The seventh witness, S/L R. P. Smith, 66564, OC, Debert stated: “on the 15th of April 1944, I had just taken off from base in a Mosquito and was heading towards Minas Basin at 1000 feet when I saw a pillar of black smoke rising off the water of the basin. This looked to me like a Hudson burning, having seen several burn on previous occasions. I proceeded on in that direction to investigate, when about halfway there, I noticed the smoke had risen clear of the water. I saw a ship in the vicinity off the smoke and I gathered that this smoke had come from the boat getting up steam. Following this I returned to base. When returning, Base Operations asked me if I had seen anything. On telling them the above, they told me to go back and investigate. I returned immediately and made a thorough search at the scene of the crash but discovered nothing worth noting. The next day I accompanied Squadron Leader Underhill to Walton, Nova Scotia where we questioned the captain of the ship. We brought back with us the dinghy which was later identified as the dinghy from the Hudson AM 902. The captain of the ship told us that the dinghy was partially inflated at the time it was picked up. Some of the lines of the dinghy were slightly scorched.”
The eleventh witness, Sgt I. Barr, fitter, stated that he inspected the dinghy brought back to base. “There were two holes completely burned through the inflation tube, and there was also a 5-inch rip in this tube. This would explain why it was not inflated when picked up. The Guineas are inspected at every minor inspection of the aircraft. There is also a monthly inflation test carried out. I have been in charge of the dinghies section at this unit for about 18 months. As far as I know there have been no cases of failure of dinghies used at the time of aircraft crashes.” It appeared that bottles of CO2 were needed to inflate the dinghies.
FINDINGS: “Flying conditions at the time were tricky and difficult due to high winds and gusts up to 50 mph. Disobedience of briefing instructions on the part of the Pilot in turning his a/c after dropping a depth charge and before climbing to an altitude of 500 feet, for briefing instructions, see 2nd witness. There was no R/T or W/T contact with the a/c because it was a local flight.” CAUSE: Obscure. “After dropping a depth charge on an exercise, the a/c flew straight and level for about eight seconds, altitude 50-200 feet, commenced a turn to port and plunged into the sea.
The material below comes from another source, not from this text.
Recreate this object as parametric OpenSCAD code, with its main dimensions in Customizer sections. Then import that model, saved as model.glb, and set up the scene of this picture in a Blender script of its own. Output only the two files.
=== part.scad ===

No survivors from crew of six.” There was further discussions about camera use and what altitude to fly at during these types of exercises.
The history of Hudson AM902 from rwrwalker.com: “Taken on strength at No. 21 Operational Training Unit at Debert, NS. Category B damage at Debert aerodrome at 11:25 on 23 October 1941. [CREW: Moran, Baker, Biggs, No one was seriously injured.] Assigned to Clark Ruse Aircraft for crash repairs on 6 November 1941 with 282:55 logged time. Arrived there on 31 December 1941. Back to Eastern Air Command on 19 May 1942. To Clark Ruse for repairs again, 25 August 1943 to 29 February 1944. To Eastern Air Command when completed. Crashed into Cobequid Bay, NS on 16 April 1944. Never recovered. Ownership to No. 4 Repair Dept for write off on April 17, 1944.”
George’s mother passed away October 25, 1945. His sister, Lillian, was the contact person afterwards, but his medals were returned undelivered and returned to stock in November 1949.